Succession Planning: The Right Way To Value Your Family Business
Tax-free transfer strategy.
Do you own all, or part of, a closely-held business? Like it or not, some day you’ll have to value that business because stuff happens. This “stuff” includes things such as gifts; a sale of the family business to the kids; a death (requiring valuation for estate tax purposes); a divorce (where valuation becomes an expensive legal battle); or buying a business or selling your business to someone outside of the family. The wrong valuation can rob you and your family of hard-earned dollars. It can even cause your business to be sold to pay taxes.
Let’s say you want to value your business because the time has come to transfer your business to the kids. You want to slow down, the kids are ready to run the show and the estate tax monster will enjoy a big payday if you get hit by a bus.
These are all good reasons to value your business. Yet, you are torn because you don’t want to give up control. You are about to be delighted by how easy it is to transfer your business to the next generation, save a lot of money on taxes and still stay in control for as long as you live.
Let’s run through an outline of the five-step process of the best way to transfer your business to your children. I call it the “tax-free transfer strategy.”
Assume Joe owns 100 percent (it can be any percentage) of Success Co.
Step #1. Recapitalize Success Co. A “recapitalization” is a fancy name for turning your old voting common stock (Joe owned all 200 shares of Success Co.) into voting (say 100 shares) and nonvoting stock (say 10,000 shares).
Step #2. Have Success Co. valued. If you shoot for the right valuation (not high or low), competent business valuation experts always seem to come very close to the same valuation for a profitable business. Admittedly, nonprofitable businesses are a challenge to value. Joe’s business is profitable and was valued at 5.1 times pretax earnings. (Whether you operate as a C corporation, S corporation or other entity does not change the value of the business.) The appraiser’s report valued Success Co. at $6 million.
Step #3. Take appropriate discounts. Joe is transferring only the 10,000 nonvoting shares to his children in the business. The tax law awards you three separate discounts: a discount for lack of marketability; a minority discount (because the nonvoting stock has no vote, it automatically gets this discount); and finally, a discount because a share of nonvoting stock is worth less than a share of voting stock. Typically, the combined discounts amount to about 40 percent.
So, the value of Success Co.’s nonvoting stock is only $3 million for tax purposes ($5 million times 40 percent equals a $2 million discount).
Step #4. Elect S-corporation status if you are now a C corporation.
Step #5. Transfer only the nonvoting stock to the children using an intentionally defective trust (IDT).

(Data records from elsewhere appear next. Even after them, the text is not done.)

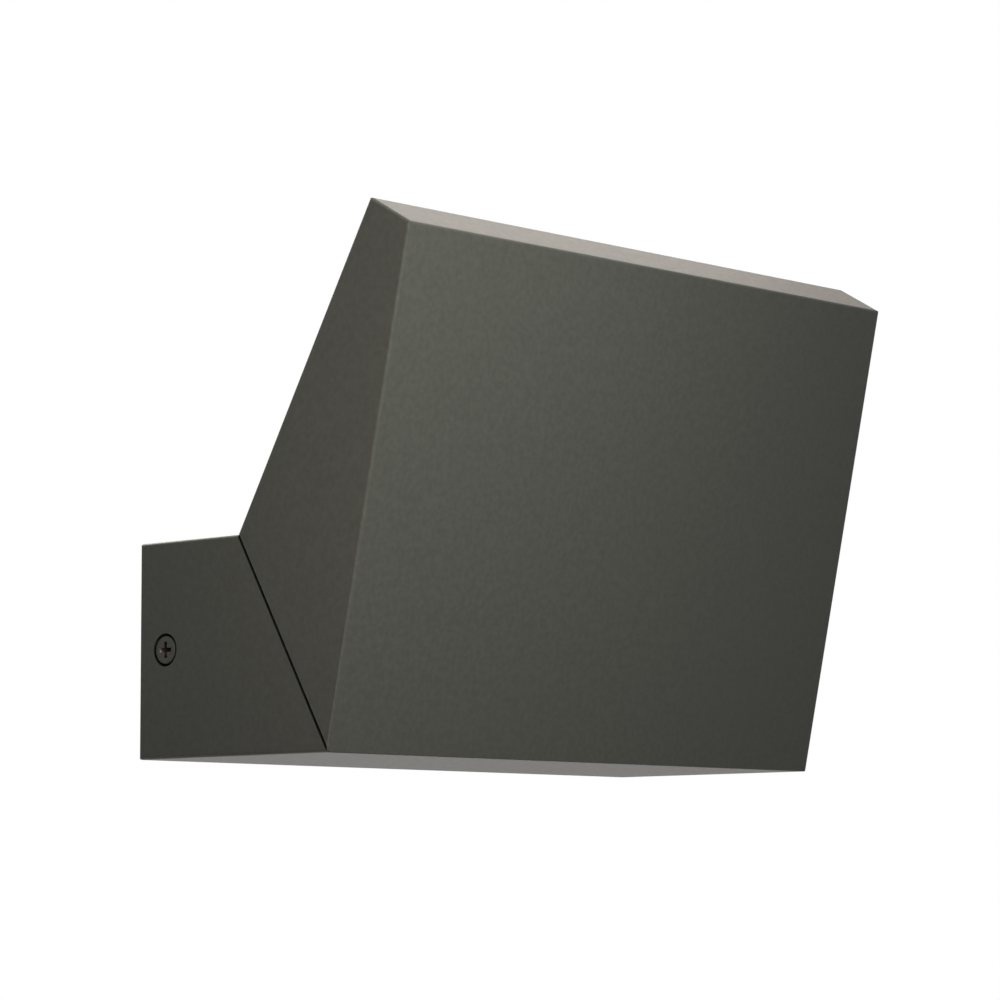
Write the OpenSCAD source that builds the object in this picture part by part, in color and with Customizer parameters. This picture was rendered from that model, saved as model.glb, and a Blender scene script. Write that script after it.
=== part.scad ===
// Outdoor wall light: a cast wall box and a cast wedge head that meet on a slanted swivel seam.
// Frame: X runs across, the wall is the plane Y = 0 with the light on its -Y side, Z is up.
// The origin lies on the wall, midway between the two fixing slots.
// The head is drawn turned up, its light outlet facing the wall. A half turn about the line
// square to the seam brings the outlet level with the underside of the box.

/* [Overall] */
// Width of the wall box and of the head
light_w = 206; // [200:1:208]
// Height of the wall box
box_h = 60; // [59:0.5:66]
// Depth of the wall box along its top edge
box_top_d = 39; // [39:0.5:50]
// Lean of the seam from the vertical
seam_lean = 30; // [29:0.5:31]
// Length of the light outlet, from the seam to the nose
head_len = 100; // [98:1:120]
// Height of the nose face
nose_h = 16.8; // [16.4:0.2:22]

/* [Castings] */
// Wall thickness of both castings
wall_t = 3; // [2.6:0.1:3.2]
// Thickness of the seam wall of the box
box_seam_t = 5; // [4.6:0.1:5.6]
// Thickness of the seam wall of the head
head_seam_t = 4; // [3.6:0.1:4.6]
// Rounding of the outer edges
edge_r = 0.9; // [0.6:0.1:1.4]
// Rounding of the edges along the seam
seam_edge_r = 0.2; // [0.2:0.1:0.6]
// Open gap between the two seam faces
seam_gap = 0.5; // [0.4:0.1:0.7]
// Inner corner radius of the castings
core_r = 2; // [1:0.5:3]
// Thickness of the ribs inside the castings
rib_t = 2.2; // [1.8:0.1:3]

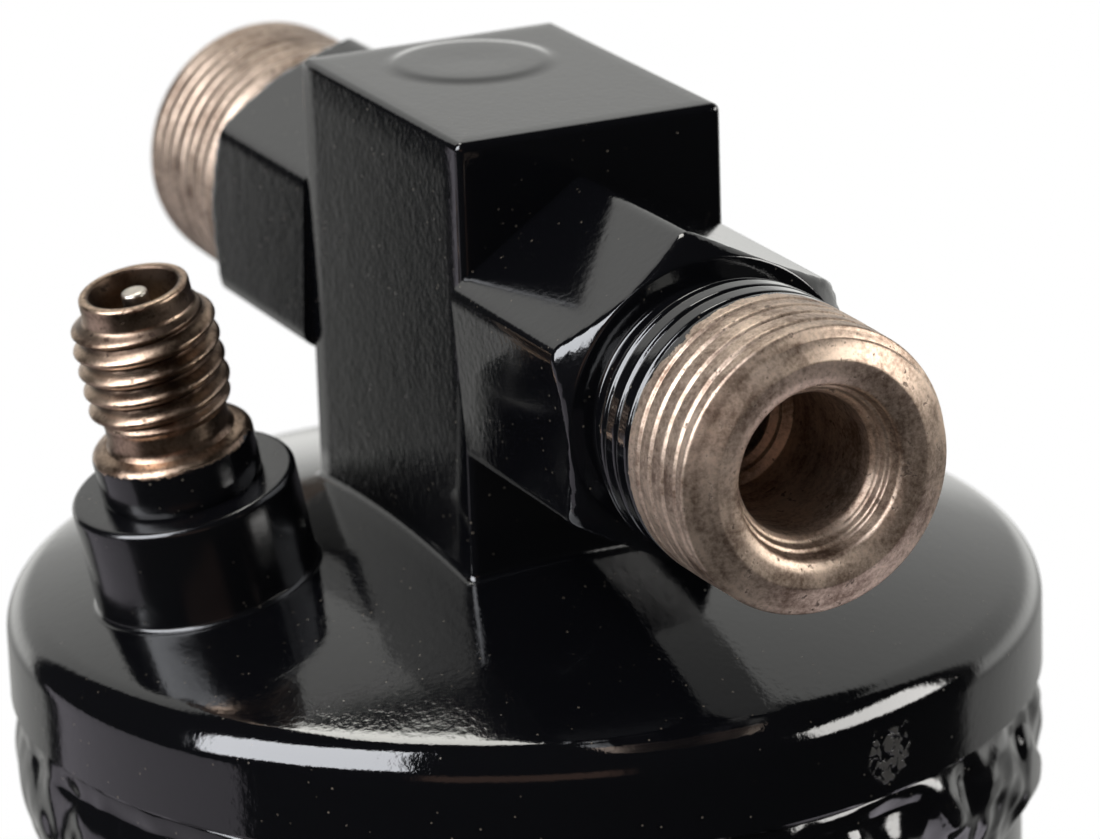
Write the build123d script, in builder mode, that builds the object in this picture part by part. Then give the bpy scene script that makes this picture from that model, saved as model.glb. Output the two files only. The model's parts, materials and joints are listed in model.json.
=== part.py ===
from build123d import *
from math import asin, degrees, sqrt
import os

os.makedirs("parts", exist_ok=True)

# Receiver drier: a steel canister with a port block on its domed cap.
# Origin at the middle of the flat base, +Z up the canister, outlet fitting
# toward +X, inlet fitting toward -X, service valve on the -Y side. Millimetres.

# Canister shell
shell_diameter = 76.2
shell_wall = 1.6
shell_height = 225.0  # base to the open rim
base_corner = 4.0  # outside radius between wall and base

# Cap, pushed over the rim of the shell
cap_wall = 1.6
cap_fit = 0.05  # radial gap between rim and skirt
cap_lap = 5.0  # rim inside the skirt
skirt_height = 5.35
shoulder_radius = 3.2
crown_radius = 125.0

# Weld bead that closes the seam, from the skirt's edge down the shell
bead_height = 11.4
bead_crest = 0.3  # proud of the cap

# Port block
block_length = 28.6  # along the fittings
block_width = 21.4
block_above = 16.5  # top face above the fitting axis
block_below = 15.7  # crown's top below the fitting axis
passage_offset = 6.3  # vertical drillings each side of the middle
passage_radius = 3.6  # cross drillings
inlet_drop_radius = 4.2
block_round = 0.6
braze_leg = 0.9
flow_gap = 0.3  # margin of the cap's drillings round what they pass

# Closing plug of the drilling from the top
plug_head_radius = 6.1
plug_head_height = 0.45
plug_stem_radius = 5.2
plug_stem_depth = 3.0
plug_chamfer = 0.2

# Hose fittings, measured outward from the face of the block
hex_flats = 22.4
hex_length = 18.5
hex_chamfer = 1.8
outlet_clock = 4.0  # turn of each hexagon about its own axis
inlet_clock = -2.5
spigot_radius = 8.0
spigot_depth = 4.0
spigot_fit = 0.05
relief_radius = 9.2
relief_length = 1.8
thread_radius = 10.45  # outside radius over the thread
fitting_length = 35.2  # block to end face
thread_lead = 0.2  # bevel where the thread starts
nose_radius = 8.0  # foremost edge of the end face
nose_height = 1.0
mouth_radius = 6.2
mouth_depth = 0.25
entry_depth = 2.6  # foot of the cone from mouth to bore
bore_radius = 5.1
bore_depth = 14.0
waist_radius = 3.7
waist_bevel = 0.6
preform_leg = 0.8  # brazing ring at the root of the spigot

# Service valve, heights measured from the crown along the valve's axis
port_inset = 14.05  # from the outside of the cap
port_turn = -2.2  # round the canister, from straight sideways
port_lean = 2.5  # toward the outlet
boss_radius = 8.5
boss_height = 8.1
boss_rim = 1.0
boss_sink = 2.0
stub_radius = 4.5
stub_depth = 5.6
stub_fit = 0.05
collar_radius = 6.1
collar_height = 3.5
collar_round = 1.6
neck_radius = 4.6
neck_end = 14.45
valve_thread_radius = 5.45  # outside radius over the thread
valve_thread_end = 22.2
valve_thread_bevel = 0.7
tip_radius = 4.15
valve_length = 24.25
tip_round = 0.4
valve_mouth_radius = 3.35
valve_mouth_depth = 3.4
port_hole_radius = 2.4

# Valve core and its pin
core_radius = 2.9
core_wall = 0.9
core_fit = 0.03
core_length = 7.6
core_floor = 1.0
seal_height = 1.2
seat_radius = 1.4
pin_radius = 0.7
pin_head_radius = 1.0
pin_head_height = 1.6
pin_proud = 3.1  # above the core
pin_fit = 0.08
collet_radius = 1.6
collet_height = 0.8
collet_drop = 0.8  # below the top of the core
poppet_radius = 2.0
poppet_height = 1.4
poppet_gap = 0.05  # below the seal
spring_radius = 1.3
spring_wire = 0.2
spring_turns = 5
lower_bore = 2.5

# Pick-up tube and strainer
tube_radius = 4.75
tube_wall = 0.9
tube_fit = 0.05
tube_socket = 6.0  # tube inside the block
tube_foot = 9.0  # open end above the base
strainer_radius = 11.0
strainer_wall = 1.2
strainer_height = 16.0
strainer_window = 5.0
screen_wall = 0.4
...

An IDT does two great tricks: First, it transfers all of Success Co.’s nonvoting stock to the children tax-free. This is one big deal, saving about $800,000 in taxes for each $1 million of the stock price (in this case, real-dollar tax savings of $2.4 million). Second, because Joe keeps all of the 100 voting shares of Success Co., Joe retains absolute control for as long as he lives.
The above example is just one business-succession situation. There are many variations of the tax-free-transfer strategy to accommodate the endless number of family and business circumstances in real-life situations.